## Given exercise
Repeat exactly and only the lines from the line containing "front_bezel();" through the line containing "before = set(bpy.data.objects)", both included.

## Information provided
┌──

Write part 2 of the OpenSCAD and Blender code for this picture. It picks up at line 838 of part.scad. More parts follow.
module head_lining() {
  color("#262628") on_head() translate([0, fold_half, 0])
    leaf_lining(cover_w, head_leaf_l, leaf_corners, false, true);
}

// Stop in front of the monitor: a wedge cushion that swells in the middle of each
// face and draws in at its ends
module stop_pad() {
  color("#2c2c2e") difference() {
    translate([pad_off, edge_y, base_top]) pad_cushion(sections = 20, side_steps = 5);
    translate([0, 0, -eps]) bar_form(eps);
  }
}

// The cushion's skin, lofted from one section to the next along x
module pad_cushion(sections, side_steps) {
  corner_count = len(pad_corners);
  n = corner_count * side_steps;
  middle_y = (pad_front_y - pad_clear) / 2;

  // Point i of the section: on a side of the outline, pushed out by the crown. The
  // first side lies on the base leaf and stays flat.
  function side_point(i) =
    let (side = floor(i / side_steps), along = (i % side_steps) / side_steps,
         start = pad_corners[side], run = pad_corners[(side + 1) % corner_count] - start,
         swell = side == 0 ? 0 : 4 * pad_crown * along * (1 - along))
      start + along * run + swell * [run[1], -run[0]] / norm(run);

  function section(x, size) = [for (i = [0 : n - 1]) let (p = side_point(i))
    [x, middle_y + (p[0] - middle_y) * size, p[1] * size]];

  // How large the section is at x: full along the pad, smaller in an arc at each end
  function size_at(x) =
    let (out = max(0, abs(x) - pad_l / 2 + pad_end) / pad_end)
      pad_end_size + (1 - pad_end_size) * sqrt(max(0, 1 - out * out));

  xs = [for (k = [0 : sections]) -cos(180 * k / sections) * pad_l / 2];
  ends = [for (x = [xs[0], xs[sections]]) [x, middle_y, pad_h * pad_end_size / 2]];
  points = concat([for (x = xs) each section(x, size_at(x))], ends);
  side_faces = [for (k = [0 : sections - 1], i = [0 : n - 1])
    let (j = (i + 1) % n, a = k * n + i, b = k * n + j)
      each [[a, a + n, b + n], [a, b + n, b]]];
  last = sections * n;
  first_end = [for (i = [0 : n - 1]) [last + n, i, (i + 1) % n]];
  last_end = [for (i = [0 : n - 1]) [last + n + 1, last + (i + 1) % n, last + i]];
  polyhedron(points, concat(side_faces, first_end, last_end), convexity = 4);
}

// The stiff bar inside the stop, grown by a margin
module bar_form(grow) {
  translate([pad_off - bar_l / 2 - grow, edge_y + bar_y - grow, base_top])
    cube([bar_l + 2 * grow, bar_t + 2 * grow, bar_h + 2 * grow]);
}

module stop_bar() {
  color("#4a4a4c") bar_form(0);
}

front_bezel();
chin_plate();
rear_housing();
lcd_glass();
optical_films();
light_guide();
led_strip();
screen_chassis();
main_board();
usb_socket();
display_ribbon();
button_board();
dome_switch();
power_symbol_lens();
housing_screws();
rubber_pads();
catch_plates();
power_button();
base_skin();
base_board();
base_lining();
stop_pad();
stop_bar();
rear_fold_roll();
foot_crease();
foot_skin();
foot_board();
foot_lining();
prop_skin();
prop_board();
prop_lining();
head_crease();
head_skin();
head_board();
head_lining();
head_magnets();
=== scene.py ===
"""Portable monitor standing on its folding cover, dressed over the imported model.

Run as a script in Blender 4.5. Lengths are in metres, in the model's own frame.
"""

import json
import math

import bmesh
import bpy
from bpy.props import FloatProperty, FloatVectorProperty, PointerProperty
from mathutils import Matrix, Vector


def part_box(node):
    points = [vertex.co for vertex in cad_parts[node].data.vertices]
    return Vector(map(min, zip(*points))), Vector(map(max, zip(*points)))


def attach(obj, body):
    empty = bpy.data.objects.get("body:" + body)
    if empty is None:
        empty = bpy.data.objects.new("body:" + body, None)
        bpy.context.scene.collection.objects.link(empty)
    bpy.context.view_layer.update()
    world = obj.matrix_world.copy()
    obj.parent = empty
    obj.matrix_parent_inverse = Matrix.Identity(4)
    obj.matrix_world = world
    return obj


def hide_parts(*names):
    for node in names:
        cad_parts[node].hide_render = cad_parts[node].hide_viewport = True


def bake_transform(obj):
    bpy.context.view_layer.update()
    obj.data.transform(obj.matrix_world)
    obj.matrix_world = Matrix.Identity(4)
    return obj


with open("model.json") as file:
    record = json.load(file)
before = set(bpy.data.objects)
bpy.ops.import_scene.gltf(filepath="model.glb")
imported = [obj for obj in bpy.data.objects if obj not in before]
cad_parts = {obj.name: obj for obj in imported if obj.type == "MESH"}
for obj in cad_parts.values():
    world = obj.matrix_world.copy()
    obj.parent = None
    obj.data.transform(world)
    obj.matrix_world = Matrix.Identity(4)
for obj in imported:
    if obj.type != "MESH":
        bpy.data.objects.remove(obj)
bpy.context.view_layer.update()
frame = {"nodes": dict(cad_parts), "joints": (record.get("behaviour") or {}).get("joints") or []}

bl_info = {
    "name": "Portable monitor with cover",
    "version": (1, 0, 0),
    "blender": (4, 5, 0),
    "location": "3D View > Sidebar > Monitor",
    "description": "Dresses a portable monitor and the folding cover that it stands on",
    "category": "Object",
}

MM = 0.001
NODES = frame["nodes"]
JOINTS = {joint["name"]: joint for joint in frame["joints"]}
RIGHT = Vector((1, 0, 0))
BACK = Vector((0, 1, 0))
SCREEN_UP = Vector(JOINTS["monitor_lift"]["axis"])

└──

## Answer in full
front_bezel();
chin_plate();
rear_housing();
lcd_glass();
optical_films();
light_guide();
led_strip();
screen_chassis();
main_board();
usb_socket();
display_ribbon();
button_board();
dome_switch();
power_symbol_lens();
housing_screws();
rubber_pads();
catch_plates();
power_button();
base_skin();
base_board();
base_lining();
stop_pad();
stop_bar();
rear_fold_roll();
foot_crease();
foot_skin();
foot_board();
foot_lining();
prop_skin();
prop_board();
prop_lining();
head_crease();
head_skin();
head_board();
head_lining();
head_magnets();
=== scene.py ===
"""Portable monitor standing on its folding cover, dressed over the imported model.

Run as a script in Blender 4.5. Lengths are in metres, in the model's own frame.
"""

import json
import math

import bmesh
import bpy
from bpy.props import FloatProperty, FloatVectorProperty, PointerProperty
from mathutils import Matrix, Vector


def part_box(node):
    points = [vertex.co for vertex in cad_parts[node].data.vertices]
    return Vector(map(min, zip(*points))), Vector(map(max, zip(*points)))


def attach(obj, body):
    empty = bpy.data.objects.get("body:" + body)
    if empty is None:
        empty = bpy.data.objects.new("body:" + body, None)
        bpy.context.scene.collection.objects.link(empty)
    bpy.context.view_layer.update()
    world = obj.matrix_world.copy()
    obj.parent = empty
    obj.matrix_parent_inverse = Matrix.Identity(4)
    obj.matrix_world = world
    return obj


def hide_parts(*names):
    for node in names:
        cad_parts[node].hide_render = cad_parts[node].hide_viewport = True


def bake_transform(obj):
    bpy.context.view_layer.update()
    obj.data.transform(obj.matrix_world)
    obj.matrix_world = Matrix.Identity(4)
    return obj


with open("model.json") as file:
    record = json.load(file)
before = set(bpy.data.objects)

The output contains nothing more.